## DATA TO USE

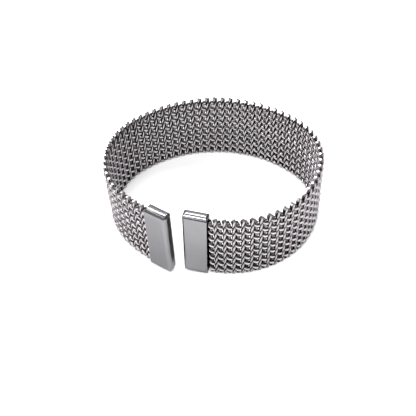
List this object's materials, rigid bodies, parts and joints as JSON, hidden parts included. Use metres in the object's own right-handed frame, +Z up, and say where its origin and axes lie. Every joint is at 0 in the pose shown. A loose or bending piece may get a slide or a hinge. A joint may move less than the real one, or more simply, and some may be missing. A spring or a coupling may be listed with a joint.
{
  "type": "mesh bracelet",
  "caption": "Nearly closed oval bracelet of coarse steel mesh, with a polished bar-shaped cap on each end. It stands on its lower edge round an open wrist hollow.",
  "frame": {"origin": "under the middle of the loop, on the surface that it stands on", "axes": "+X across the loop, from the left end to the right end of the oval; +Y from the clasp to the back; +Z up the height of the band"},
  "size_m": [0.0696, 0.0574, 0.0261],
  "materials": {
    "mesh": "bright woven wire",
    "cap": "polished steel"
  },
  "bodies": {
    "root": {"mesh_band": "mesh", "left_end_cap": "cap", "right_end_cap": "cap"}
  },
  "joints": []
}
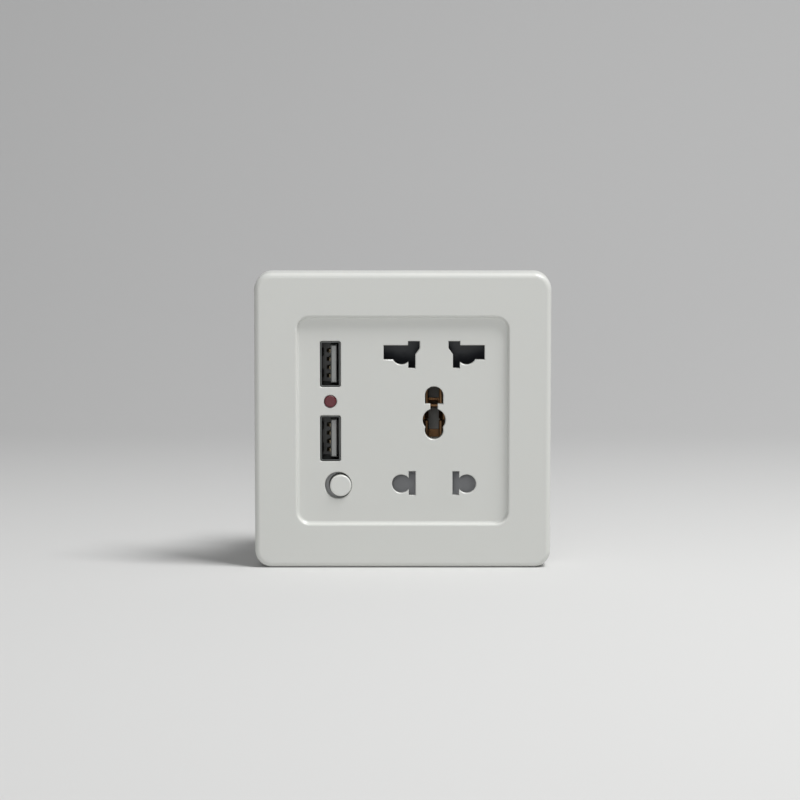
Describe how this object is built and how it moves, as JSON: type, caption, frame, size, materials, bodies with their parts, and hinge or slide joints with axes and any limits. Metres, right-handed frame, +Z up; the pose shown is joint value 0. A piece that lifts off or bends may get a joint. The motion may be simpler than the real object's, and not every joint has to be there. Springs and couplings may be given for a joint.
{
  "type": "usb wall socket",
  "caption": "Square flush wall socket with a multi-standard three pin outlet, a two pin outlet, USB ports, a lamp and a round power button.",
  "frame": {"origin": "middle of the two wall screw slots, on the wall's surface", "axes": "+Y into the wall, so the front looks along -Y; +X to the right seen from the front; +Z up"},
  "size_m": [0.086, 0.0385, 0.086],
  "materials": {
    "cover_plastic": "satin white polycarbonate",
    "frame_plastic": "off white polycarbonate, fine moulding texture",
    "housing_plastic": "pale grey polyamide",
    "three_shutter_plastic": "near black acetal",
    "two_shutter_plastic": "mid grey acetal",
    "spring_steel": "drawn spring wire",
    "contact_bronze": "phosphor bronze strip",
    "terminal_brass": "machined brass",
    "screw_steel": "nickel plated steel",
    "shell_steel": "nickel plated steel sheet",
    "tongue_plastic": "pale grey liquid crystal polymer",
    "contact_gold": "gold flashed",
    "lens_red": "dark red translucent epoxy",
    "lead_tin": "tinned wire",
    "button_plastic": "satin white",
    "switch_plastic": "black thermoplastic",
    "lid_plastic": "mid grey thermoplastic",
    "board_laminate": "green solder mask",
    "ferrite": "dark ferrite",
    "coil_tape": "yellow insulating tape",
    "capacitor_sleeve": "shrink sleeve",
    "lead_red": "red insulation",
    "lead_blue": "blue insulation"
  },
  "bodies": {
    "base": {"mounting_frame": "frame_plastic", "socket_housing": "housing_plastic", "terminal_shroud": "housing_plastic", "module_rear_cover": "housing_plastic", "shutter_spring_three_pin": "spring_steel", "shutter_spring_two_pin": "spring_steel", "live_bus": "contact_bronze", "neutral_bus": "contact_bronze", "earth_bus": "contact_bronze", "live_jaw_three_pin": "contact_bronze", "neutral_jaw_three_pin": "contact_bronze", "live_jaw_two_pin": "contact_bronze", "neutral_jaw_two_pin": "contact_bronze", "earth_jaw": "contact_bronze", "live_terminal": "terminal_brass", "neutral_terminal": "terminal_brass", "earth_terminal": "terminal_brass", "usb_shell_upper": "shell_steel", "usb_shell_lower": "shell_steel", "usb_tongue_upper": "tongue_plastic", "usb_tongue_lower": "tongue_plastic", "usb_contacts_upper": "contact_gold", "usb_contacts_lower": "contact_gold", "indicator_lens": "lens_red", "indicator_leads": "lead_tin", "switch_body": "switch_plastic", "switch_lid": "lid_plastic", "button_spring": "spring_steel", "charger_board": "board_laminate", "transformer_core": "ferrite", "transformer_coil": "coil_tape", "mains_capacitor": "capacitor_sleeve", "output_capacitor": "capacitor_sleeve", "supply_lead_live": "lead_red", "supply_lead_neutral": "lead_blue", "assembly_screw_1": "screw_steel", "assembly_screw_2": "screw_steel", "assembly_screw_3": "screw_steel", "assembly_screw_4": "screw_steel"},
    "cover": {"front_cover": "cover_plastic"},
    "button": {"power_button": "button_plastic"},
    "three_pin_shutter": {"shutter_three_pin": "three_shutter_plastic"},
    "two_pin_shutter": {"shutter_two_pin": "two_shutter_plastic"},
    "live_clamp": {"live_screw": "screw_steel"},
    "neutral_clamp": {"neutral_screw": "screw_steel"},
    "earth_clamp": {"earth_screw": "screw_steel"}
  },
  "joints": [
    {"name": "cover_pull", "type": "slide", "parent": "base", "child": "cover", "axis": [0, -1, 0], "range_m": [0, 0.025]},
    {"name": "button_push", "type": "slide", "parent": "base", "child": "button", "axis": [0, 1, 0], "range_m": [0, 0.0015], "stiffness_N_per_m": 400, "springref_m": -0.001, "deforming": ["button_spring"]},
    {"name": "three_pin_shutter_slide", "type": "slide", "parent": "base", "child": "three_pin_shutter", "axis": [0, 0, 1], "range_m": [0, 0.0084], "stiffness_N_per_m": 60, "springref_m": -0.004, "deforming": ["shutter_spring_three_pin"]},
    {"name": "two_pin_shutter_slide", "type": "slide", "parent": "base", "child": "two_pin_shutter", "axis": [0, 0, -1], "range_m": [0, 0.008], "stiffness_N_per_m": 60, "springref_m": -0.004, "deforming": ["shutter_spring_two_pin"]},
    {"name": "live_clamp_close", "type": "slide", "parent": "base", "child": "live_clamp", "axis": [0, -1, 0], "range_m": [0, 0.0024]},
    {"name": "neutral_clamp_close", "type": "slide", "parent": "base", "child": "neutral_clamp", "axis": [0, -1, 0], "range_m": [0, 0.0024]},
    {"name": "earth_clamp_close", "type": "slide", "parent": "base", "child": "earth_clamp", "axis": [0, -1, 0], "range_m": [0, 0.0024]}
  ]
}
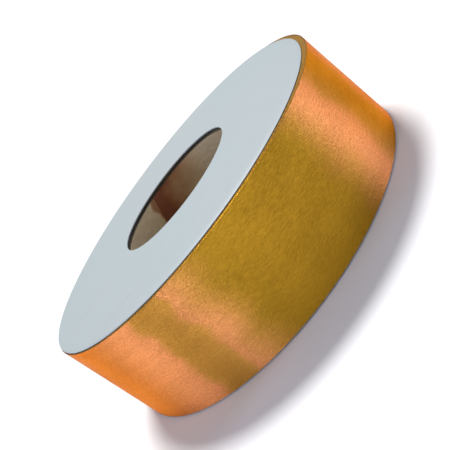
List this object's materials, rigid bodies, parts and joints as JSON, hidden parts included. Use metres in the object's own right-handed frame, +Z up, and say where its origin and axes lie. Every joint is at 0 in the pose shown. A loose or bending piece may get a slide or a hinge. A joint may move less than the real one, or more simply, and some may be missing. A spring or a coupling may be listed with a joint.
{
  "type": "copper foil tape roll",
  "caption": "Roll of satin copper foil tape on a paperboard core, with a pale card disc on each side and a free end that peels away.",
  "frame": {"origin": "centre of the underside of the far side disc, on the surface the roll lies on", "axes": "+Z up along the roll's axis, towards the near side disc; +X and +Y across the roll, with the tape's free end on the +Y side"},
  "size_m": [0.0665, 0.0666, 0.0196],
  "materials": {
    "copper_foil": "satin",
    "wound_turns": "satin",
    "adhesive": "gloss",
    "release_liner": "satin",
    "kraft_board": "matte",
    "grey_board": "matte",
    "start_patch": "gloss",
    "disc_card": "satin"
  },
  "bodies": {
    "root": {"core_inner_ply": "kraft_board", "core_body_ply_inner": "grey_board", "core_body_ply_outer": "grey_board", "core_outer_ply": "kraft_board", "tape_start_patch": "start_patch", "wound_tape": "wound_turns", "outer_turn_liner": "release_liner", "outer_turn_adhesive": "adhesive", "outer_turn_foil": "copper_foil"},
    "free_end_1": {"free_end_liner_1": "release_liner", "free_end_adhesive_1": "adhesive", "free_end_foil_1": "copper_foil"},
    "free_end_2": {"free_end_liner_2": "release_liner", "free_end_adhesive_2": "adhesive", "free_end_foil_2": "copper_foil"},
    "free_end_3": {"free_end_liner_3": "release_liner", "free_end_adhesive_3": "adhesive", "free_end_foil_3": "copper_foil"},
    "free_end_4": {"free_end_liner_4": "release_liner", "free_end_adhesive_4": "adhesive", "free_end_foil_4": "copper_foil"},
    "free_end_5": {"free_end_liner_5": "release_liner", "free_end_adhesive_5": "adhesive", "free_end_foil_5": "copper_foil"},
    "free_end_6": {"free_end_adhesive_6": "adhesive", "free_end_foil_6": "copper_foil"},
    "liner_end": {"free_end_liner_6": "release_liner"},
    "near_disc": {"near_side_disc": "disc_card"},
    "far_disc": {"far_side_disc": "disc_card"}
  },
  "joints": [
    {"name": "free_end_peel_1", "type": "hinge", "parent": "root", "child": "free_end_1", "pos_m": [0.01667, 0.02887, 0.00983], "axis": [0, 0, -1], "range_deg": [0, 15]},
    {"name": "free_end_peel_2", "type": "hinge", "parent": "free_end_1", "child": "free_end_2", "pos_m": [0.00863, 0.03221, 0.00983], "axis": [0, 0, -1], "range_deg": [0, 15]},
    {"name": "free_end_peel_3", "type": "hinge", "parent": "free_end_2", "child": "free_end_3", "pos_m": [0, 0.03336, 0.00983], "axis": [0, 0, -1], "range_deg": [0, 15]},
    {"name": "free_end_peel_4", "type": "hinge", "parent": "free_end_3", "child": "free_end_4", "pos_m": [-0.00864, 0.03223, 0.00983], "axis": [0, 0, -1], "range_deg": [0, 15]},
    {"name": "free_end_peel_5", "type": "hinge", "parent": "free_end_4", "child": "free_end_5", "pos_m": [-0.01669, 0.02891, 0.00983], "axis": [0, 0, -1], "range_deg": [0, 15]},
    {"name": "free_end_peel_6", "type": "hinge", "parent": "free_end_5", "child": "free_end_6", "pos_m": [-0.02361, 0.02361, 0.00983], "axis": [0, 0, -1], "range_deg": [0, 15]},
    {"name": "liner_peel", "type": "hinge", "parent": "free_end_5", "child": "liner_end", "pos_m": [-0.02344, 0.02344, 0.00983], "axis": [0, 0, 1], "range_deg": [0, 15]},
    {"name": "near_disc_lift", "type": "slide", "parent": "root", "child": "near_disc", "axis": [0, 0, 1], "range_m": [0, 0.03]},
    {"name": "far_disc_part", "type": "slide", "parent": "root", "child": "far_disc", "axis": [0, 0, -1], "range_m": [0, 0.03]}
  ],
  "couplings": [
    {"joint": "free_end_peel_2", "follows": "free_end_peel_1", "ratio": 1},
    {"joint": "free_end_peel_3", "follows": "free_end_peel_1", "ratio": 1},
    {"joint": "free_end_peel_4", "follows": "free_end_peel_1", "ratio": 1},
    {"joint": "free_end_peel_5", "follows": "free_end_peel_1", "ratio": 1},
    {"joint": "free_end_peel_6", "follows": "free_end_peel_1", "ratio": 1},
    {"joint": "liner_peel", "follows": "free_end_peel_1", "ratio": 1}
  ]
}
...
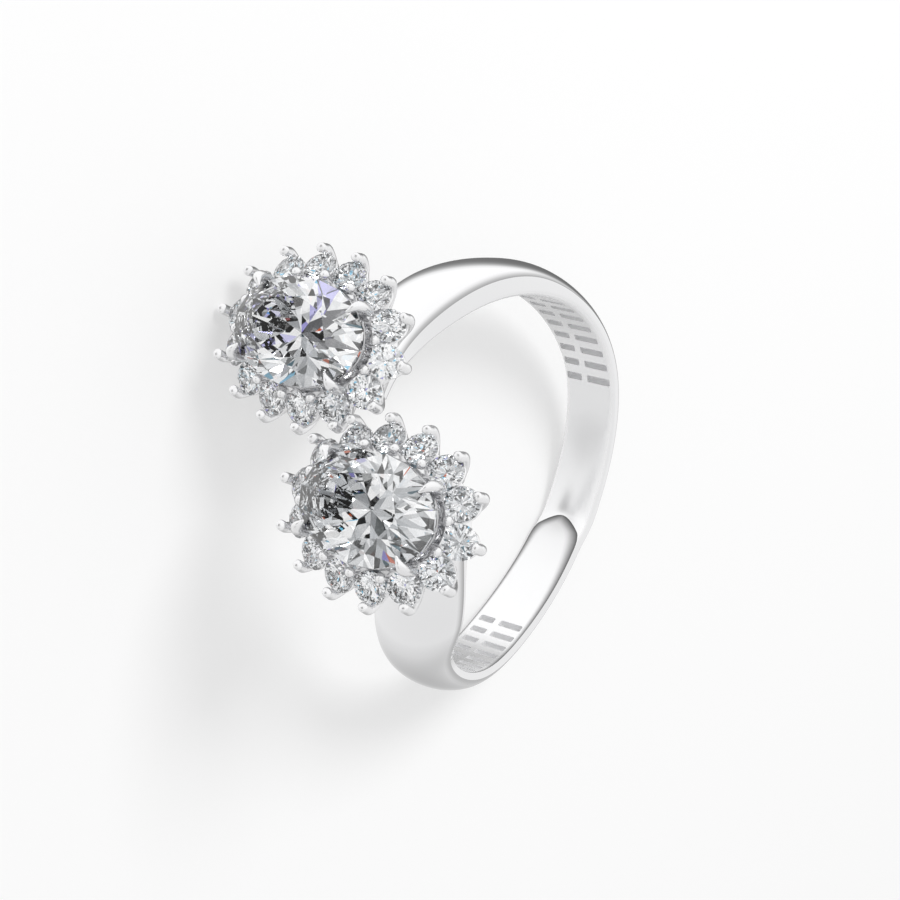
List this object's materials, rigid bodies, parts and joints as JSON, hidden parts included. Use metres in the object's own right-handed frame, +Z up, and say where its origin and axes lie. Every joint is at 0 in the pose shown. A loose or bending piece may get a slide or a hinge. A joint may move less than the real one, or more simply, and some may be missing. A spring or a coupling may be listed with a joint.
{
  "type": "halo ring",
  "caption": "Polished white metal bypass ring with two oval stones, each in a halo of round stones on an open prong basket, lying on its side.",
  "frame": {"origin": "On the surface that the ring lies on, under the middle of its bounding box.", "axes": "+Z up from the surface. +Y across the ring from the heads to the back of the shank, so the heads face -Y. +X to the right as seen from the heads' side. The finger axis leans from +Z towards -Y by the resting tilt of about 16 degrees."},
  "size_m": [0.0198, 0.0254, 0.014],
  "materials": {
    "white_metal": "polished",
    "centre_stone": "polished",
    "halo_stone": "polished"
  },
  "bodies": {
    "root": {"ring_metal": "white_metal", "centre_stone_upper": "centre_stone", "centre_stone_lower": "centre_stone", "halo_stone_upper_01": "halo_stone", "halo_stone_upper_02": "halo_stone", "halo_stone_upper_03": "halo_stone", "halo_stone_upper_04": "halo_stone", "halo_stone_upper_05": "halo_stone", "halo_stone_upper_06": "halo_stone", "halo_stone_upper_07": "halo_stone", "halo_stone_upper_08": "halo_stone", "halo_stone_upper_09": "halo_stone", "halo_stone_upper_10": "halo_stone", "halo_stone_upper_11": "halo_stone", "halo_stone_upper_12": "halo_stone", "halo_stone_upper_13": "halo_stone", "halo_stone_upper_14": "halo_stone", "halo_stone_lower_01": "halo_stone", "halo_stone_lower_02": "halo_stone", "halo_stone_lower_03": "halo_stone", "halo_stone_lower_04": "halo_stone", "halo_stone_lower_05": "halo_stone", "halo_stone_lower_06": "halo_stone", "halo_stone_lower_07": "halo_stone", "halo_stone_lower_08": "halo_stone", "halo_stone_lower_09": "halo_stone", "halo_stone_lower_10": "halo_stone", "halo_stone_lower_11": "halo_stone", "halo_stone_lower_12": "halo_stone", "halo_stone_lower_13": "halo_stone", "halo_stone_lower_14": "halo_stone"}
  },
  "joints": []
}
...
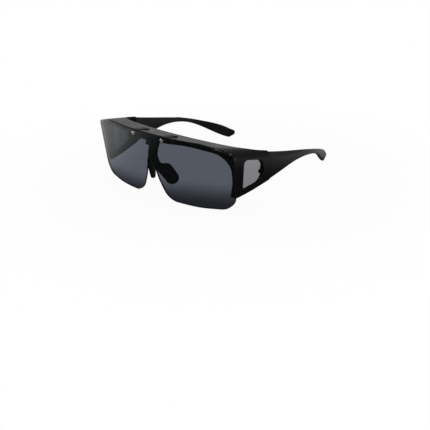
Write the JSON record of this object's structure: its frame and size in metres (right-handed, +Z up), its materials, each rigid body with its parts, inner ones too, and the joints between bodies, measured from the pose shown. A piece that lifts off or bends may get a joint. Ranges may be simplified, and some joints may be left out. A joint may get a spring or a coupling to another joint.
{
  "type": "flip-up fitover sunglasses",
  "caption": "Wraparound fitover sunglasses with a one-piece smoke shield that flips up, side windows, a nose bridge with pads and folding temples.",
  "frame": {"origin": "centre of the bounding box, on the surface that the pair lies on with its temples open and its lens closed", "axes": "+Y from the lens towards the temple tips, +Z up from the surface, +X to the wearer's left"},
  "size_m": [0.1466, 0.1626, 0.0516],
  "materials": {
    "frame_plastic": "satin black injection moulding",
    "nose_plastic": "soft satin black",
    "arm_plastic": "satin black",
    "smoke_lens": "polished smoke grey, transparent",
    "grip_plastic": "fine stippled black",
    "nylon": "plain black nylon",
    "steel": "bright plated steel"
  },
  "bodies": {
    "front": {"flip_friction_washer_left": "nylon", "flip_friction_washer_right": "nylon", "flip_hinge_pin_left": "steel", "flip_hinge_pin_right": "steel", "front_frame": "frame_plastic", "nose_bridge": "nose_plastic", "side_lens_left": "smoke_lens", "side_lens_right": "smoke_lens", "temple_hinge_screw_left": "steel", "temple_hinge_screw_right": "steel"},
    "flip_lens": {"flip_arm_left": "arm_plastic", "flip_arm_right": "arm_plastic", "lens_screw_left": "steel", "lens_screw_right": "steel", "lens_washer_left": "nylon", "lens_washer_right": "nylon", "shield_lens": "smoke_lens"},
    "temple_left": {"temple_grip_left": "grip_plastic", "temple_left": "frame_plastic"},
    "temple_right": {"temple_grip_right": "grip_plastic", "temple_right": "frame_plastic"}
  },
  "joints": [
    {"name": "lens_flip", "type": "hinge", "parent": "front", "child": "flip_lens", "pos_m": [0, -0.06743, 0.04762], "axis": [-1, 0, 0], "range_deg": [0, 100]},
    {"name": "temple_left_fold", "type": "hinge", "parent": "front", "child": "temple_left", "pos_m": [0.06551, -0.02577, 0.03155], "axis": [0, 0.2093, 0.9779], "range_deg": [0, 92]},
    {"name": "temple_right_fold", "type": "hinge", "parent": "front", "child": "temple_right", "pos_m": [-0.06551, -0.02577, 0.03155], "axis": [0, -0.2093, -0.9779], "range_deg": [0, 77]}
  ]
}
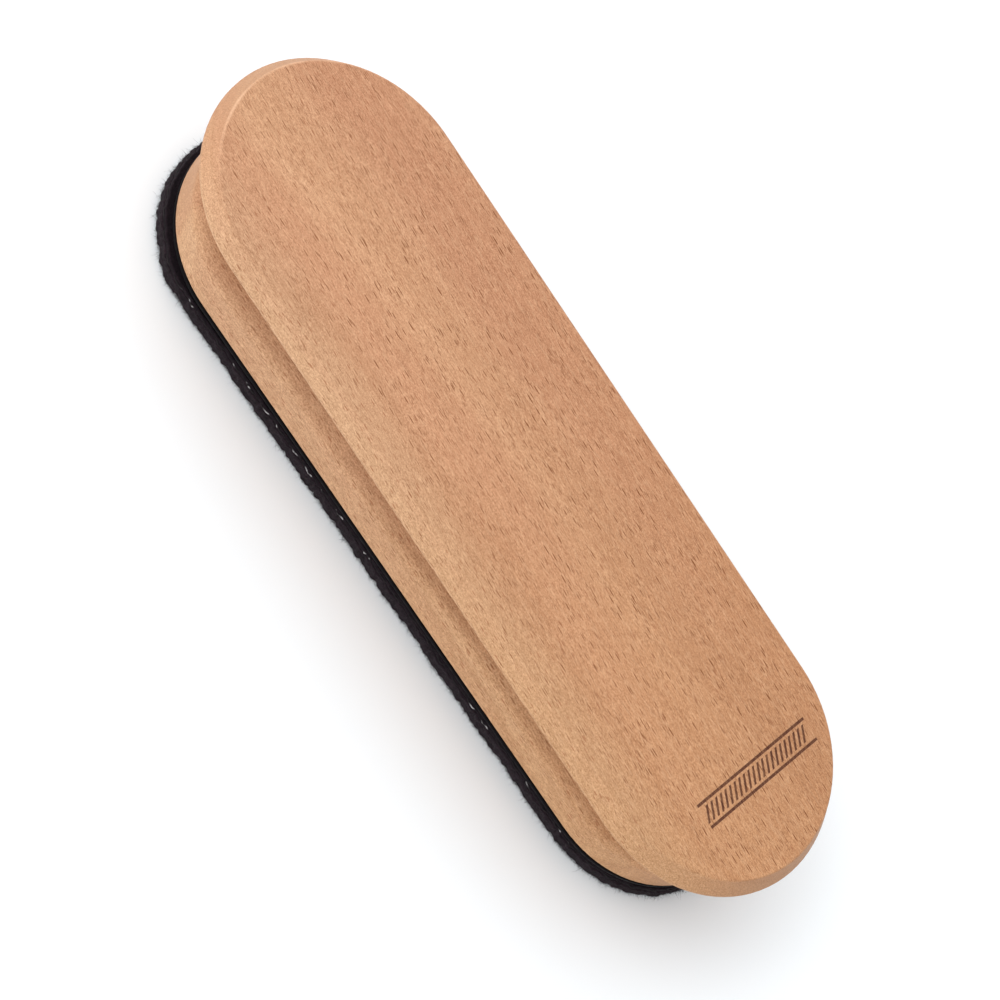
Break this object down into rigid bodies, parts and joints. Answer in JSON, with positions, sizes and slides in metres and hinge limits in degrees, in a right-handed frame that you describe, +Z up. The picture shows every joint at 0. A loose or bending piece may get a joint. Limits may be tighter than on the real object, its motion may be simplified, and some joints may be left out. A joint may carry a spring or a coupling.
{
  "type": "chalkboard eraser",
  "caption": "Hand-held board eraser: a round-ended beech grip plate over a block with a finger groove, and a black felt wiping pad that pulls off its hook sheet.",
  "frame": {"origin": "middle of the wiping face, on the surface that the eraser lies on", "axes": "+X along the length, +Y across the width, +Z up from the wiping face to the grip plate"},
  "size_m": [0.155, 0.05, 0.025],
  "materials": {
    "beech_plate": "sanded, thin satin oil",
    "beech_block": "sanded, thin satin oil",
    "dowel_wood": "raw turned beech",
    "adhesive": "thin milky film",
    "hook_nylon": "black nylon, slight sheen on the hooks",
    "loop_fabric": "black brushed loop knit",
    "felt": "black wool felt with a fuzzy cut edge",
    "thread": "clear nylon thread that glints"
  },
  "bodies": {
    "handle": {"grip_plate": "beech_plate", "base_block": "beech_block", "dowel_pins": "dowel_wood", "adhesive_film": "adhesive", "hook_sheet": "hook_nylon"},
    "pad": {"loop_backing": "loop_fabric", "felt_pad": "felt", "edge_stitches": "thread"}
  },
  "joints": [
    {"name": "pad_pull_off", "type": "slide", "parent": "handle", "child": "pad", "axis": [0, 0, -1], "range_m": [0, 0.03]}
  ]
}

## THE PROBLEM
Copy all lines from the data that hold the word "lifts".

## THE COMPLETED TASK
Describe how this object is built and how it moves, as JSON: type, caption, frame, size, materials, bodies with their parts, and hinge or slide joints with axes and any limits. Metres, right-handed frame, +Z up; the pose shown is joint value 0. A piece that lifts off or bends may get a joint. The motion may be simpler than the real object's, and not every joint has to be there. Springs and couplings may be given for a joint.
Write the JSON record of this object's structure: its frame and size in metres (right-handed, +Z up), its materials, each rigid body with its parts, inner ones too, and the joints between bodies, measured from the pose shown. A piece that lifts off or bends may get a joint. Ranges may be simplified, and some joints may be left out. A joint may get a spring or a coupling to another joint.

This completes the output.